Apo Six: Nigeria Police Reinstates Officer Who Killed Igbo Traders
The victims, Ekene Isaac Mgbe, Ifeanyi Ozor, Chinedu Meniru, Paulinus Ogbonna, Anthony Nwokike, and Augustina Arebu, were returning from a nightclub when they were stopped at a police checkpoint and extra-judicially murdered by a contingent of policemen led by Danjuma.
Apo Six
The directive for the officer’s reinstatement was contained in a Police wireless message (DTO 1718000/11/2017) addressed to the Police Service Commission. According to the wireless message, obtained by SaharaReporters claims the reinstatement of the officer Danjuma and other police officers included in the message following their successful “appeal of their dismissal from the Force”. The officers are Danjuma Ibrahim, a Deputy Commissioner of Police; Fausat Azeez Oduwole, an Assistant Commissioner of Police; Bethram C Onuoha, Chief Superintendent, Okwuonu Allwell, a Chief Superintendent; Nonyerem Ejike Akubuike; a Deputy Superintendent of Police; Barakiya Yusuf and Onuorah Emmanuel, both Assistant Superintendents of Police. However, Oseni Tajudeen, whose appeal was rejected, had his dismissal upheld.
DCP Ibrahim Danjuma, the wireless message showed, will be paid the arrears of his salary dating back to June 18, 2005, and sent on a refresher course. Danjuma was revealed as the officer who shot some of the traders and stranged the only female traveling that night they encountered the bloodthirsty police team.
The killing of the six persons provoked national outrage. The police had claimed that the victims, aged between 21 and 25 years, were members of a robbery gang that had shot at the officers at a checkpoint.
However, a judicial panel of inquiry set up by former President Olusegun Obasanjo dismissed the police account as false and recommended the trial of the officers for extra-judicial killings.
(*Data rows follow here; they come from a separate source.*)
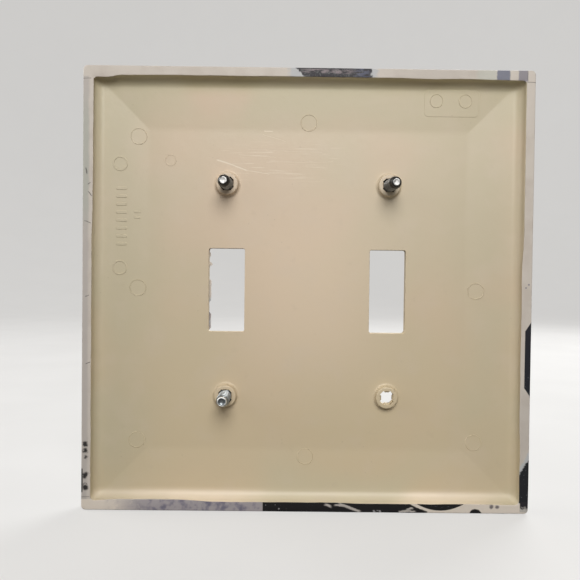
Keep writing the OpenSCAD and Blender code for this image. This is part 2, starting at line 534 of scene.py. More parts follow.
def screw_hole_cutter(centre, rib_r):
    stages = [
        (BOSS_Y + 1.0, hole_outline(HOLE_R + 0.1, GAP_REACH + 0.05)),
        (BOSS_Y - 0.02, hole_outline(HOLE_R - 0.04, GAP_REACH)),
        (BOSS_Y - RIB_TOP, hole_outline(rib_r + 0.06, GAP_REACH)),
        (BOSS_Y - RIB_TOP - 0.15, hole_outline(rib_r, GAP_REACH)),
        (BOSS_Y - RIB_LOW, hole_outline(rib_r, GAP_REACH)),
        (BOSS_Y - RIB_LOW - 0.12, round_outline(HOLE_R)),
        (FACE_Y + SINK_DEPTH, round_outline(HOLE_R)),
        (FACE_Y, round_outline(SINK_R)),
        (FACE_Y - 1.0, round_outline(SINK_R + 0.87)),
    ]
    rings = [[(x + centre[0], y, z + centre[1]) for x, z in ring] for y, ring in stages]
    return loft("hole", rings)


def slot_cutter(x):
    """Toggle opening, a touch wider at the mouth on both faces."""
    stages = (
        (FLOOR_Y + 2.0, 0.10),
        (FLOOR_Y + 0.01, 0.10),
        (FLOOR_Y - 0.10, 0.0),
        (FACE_Y + 0.10, 0.0),
        (FACE_Y - 0.01, 0.10),
        (FACE_Y - 1.0, 0.10),
    )
    rings = []
    for y, grow in stages:
        outline = rounded_rectangle(SLOT_W / 2 + grow, SLOT_H / 2 + grow, 0.6 + grow, 5)
        rings.append([(px + x, y, pz) for px, pz in outline])
    return loft("slot", rings)


def corner_chip(x, z):
    """Bit of flash left across a lower corner of one opening."""
    outline = [(x, z), (x + 1.0, z), (x, z + 1.1)]
    return prism("chip", outline, FLOOR_Y - 0.9, FLOOR_Y - 0.15)


def torn_film(centre):
    """Thin flap of torn plastic across one gap of the empty hole."""
    outline = [(-0.85, -1.15), (-0.35, -1.6), (-0.75, -1.9)]
    outline += [(-1.25, -1.42), (-1.9, -0.75), (-1.62, -0.35)]
    rings = [
        [(x + centre[0], y + 0.08 * rough(x, 0, z, 0.7), z + centre[1]) for x, z in outline]
        for y in (BOSS_Y - 0.62, BOSS_Y - 0.5)
    ]
    return loft("film", rings)


def build_plate():
    plate = plate_body()
    holes = [(place.x, place.z) for place in HOLES.values()]
    gang = HOLES["upper_right"].x
    additions = [boss(centre) for centre in holes]
    additions += [burr_ring(x, z, EJECTOR_R, 1 if z > -20 else -1) for x, z in EJECTOR_MARKS]
    additions += plain_marks()
    boolean(plate, additions, "UNION")
    boolean(plate, [insert_panel()], "UNION")
    boolean(plate, [burr_ring(x, z, DIMPLE_R, 1, PANEL_H) for x, z in DIMPLES], "UNION")
    empty = (HOLES["empty"].x, HOLES["empty"].z)
    cutters = [
        screw_hole_cutter(centre, 1.55 if centre == empty else RIB_R + 0.04) for centre in holes
    ]
    cutters += [slot_cutter(gang), slot_cutter(-gang)]
    boolean(plate, cutters, "DIFFERENCE")
    chip = corner_chip(-gang - SLOT_W / 2 - 0.1, -SLOT_H / 2 - 0.1)
    return boolean(plate, [torn_film(empty), chip], "UNION")


# ---- paper wrap


def overhang(x, z, upright):
    """How far the turned-over paper reaches in past its usual edge, at a place on the rim.

    upright is true on the two strips that run up and down.
    """
    reach = 0.12 * rough(x, 0, z, 9.0, 1) + 0.06 * rough(x, 0, z, 2.2, 2)
    if upright and x > 0:
        reach += 0.10 + 0.32 * smoothstep(5, 40, z)
    elif upright:
        reach += 0.40 * hill(-36, 6, 10, z) + 0.15 * smoothstep(-40, -55, z)
    elif z > 0:
        reach += 0.62 * smoothstep(52.5, 56.0, x) + 0.1 * smoothstep(36, 46, x)
        reach += 0.20 * smoothstep(-15, -35, x) + 0.10 * smoothstep(-48, -57, x)
    else:
        reach += 0.20 * hill(-8, 57, 8, x) + 0.52 * hill(36, 51, 10, x)
        reach += 0.15 * hill(-52, -40, 6, x)
    return reach


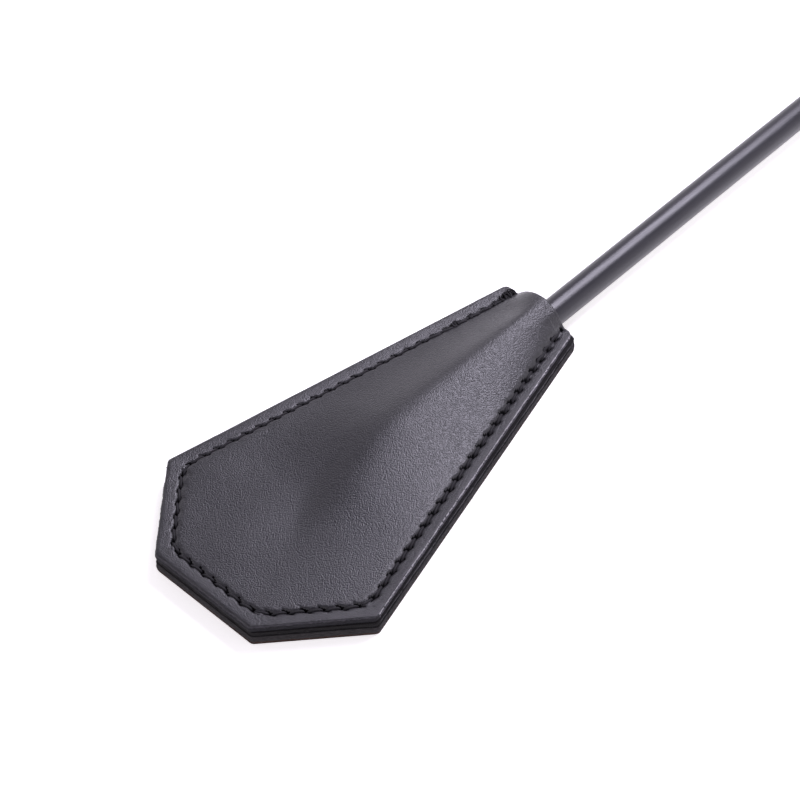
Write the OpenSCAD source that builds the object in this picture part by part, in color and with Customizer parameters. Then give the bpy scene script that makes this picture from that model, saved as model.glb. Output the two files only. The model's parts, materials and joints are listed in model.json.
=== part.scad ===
/* [Flapper] */
// Length of the flapper from its mouth to its tip edge
flapper_len = 105.2; // [90:0.1:115]
// Greatest width of the flapper
flapper_w = 60; // [54:0.5:64]
// Distance from the mouth to the widest point
widest_at = 86.5; // [76:0.5:88]
// Width of the straight tip edge
tip_w = 27.2; // [22:0.1:34]
// Width of the flapper at its mouth
mouth_w = 21; // [20:0.1:24]
// Sideways shift of the mouth from the shaft's axis
mouth_shift = 2.7; // [2:0.1:2.8]
// How far the mouth edge leans, from its middle to each corner
mouth_lean = 0.5; // [0:0.1:1]
// Thickness of the back leather
back_t = 2.2; // [2:0.1:2.6]
// Thickness of the stiffening ply in the middle
stiffener_t = 1.3; // [1:0.1:1.6]
// Thickness of the top leather
top_t = 1.8; // [1.6:0.1:2]
// Thickness of the top leather where it is stretched over the shaft
stretched_t = 1.2; // [1:0.1:1.4]
// Distance from the mouth to the line where the flapper bends
bend_at = 69; // [68:0.5:74]
// Gap between the stiff halves of the flapper at the bend line
bend_gap = 1.2; // [1.2:0.1:2]

/* [Stitching] */
// Distance of the stitch line from the cut edge
stitch_inset = 3.5; // [3.2:0.1:4]
// Distance from one stitch to the next
stitch_pitch = 3.5; // [3:0.1:5]
// Length of a visible stitch
stitch_len = 2.6; // [2:0.1:2.8]
// Width of the thread
thread_w = 0.7; // [0.5:0.1:0.9]
// Width of the groove that the thread lies in
groove_w = 1.1; // [1:0.1:1.4]
// Depth of the groove that the thread lies in
groove_depth = 0.4; // [0.3:0.1:0.6]

/* [Shaft] */
// Outer diameter of the shaft's sleeve
shaft_d = 6.5; // [6.3:0.1:6.6]
// Diameter of the glass-fibre rod inside the sleeve
rod_d = 4.5; // [4:0.1:5]
// Length of shaft inside the flapper
shaft_in = 54; // [50:0.5:56]
// Length of bare shaft between the flapper and the handle
shaft_bare = 235; // [180:1:420]
// Rise of the shaft towards the handle, in degrees
shaft_rise = 0.8; // [0.7:0.01:0.9]
// Height of the shaft's axis at the flapper's mouth
shaft_z = 5; // [4.9:0.05:5.2]

/* [Handle] */
// Length of the leather grip
grip_len = 142; // [120:1:180]
// Diameter of the grip at its front end
grip_front_d = 14.8; // [14:0.1:15.4]
// Diameter of the grip at its rear end
grip_rear_d = 16.4; // [16:0.1:16.8]
// Diameter of the core under the leather
core_d = 12.4; // [12:0.1:12.8]
// Length of the front collar
collar_len = 15; // [12:0.5:20]
// Length of the rear collar
ring_len = 6; // [4:0.5:8]
// Length of the end cap
cap_len = 18; // [17:0.5:20]

/* [Wrist loop] */
// Distance from the pin to the far end of the loop
loop_reach = 170; // [150:1:190]
// Greatest outer width of the loop
loop_w = 58; // [50:1:60]
// Width of the strap
strap_w = 12; // [11:0.5:13]
// Thickness of the strap
strap_t = 1.8; // [1.6:0.1:2]
// Length over which the strap lies double
double_len = 44; // [42:1:50]
// Diameter of the pin that holds the loop
pin_d = 3; // [2.8:0.1:3.2]
// Distance from the pin to the keeper
keeper_at = 14; // [13:0.5:15]
// Width of the keeper along the strap
keeper_len = 8; // [6:0.5:9]

/* [Hidden] */
$fn = 96;

touch = 0.02;      // clearance between pieces of one body that lie against each other
running = 0.05;    // radial clearance of the eyelet on the pin
free = 0.3;        // clearance between pieces that move past each other
eps = 0.01;
leather_black = [0.13, 0.13, 0.14];
edge_black = [0.08, 0.07, 0.07];
thread_black = [0.03, 0.03, 0.03];
plastic_black = [0.16, 0.16, 0.17];
nickel = [0.72, 0.72, 0.70];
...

The trial dragged for over a decade until two of the officers were sentenced to death in March 2017, curiously, Danjuma was freed by the judge who sat on the case. The officers accused of the killings and eight other police witnesses eventually testified before the panel of inquiry that Ibrahim, the Deputy Commissioner of Police and the most senior of the accused, had ordered the killings.
The report of the panel stated that the victims were at a nightclub located at Gimbiya Street, Area 11, in Abuja that night of June 7, 2005, when they had a face-off with Ibrahim after the only female among the victims, rejected Ibrahim’s romantic advances.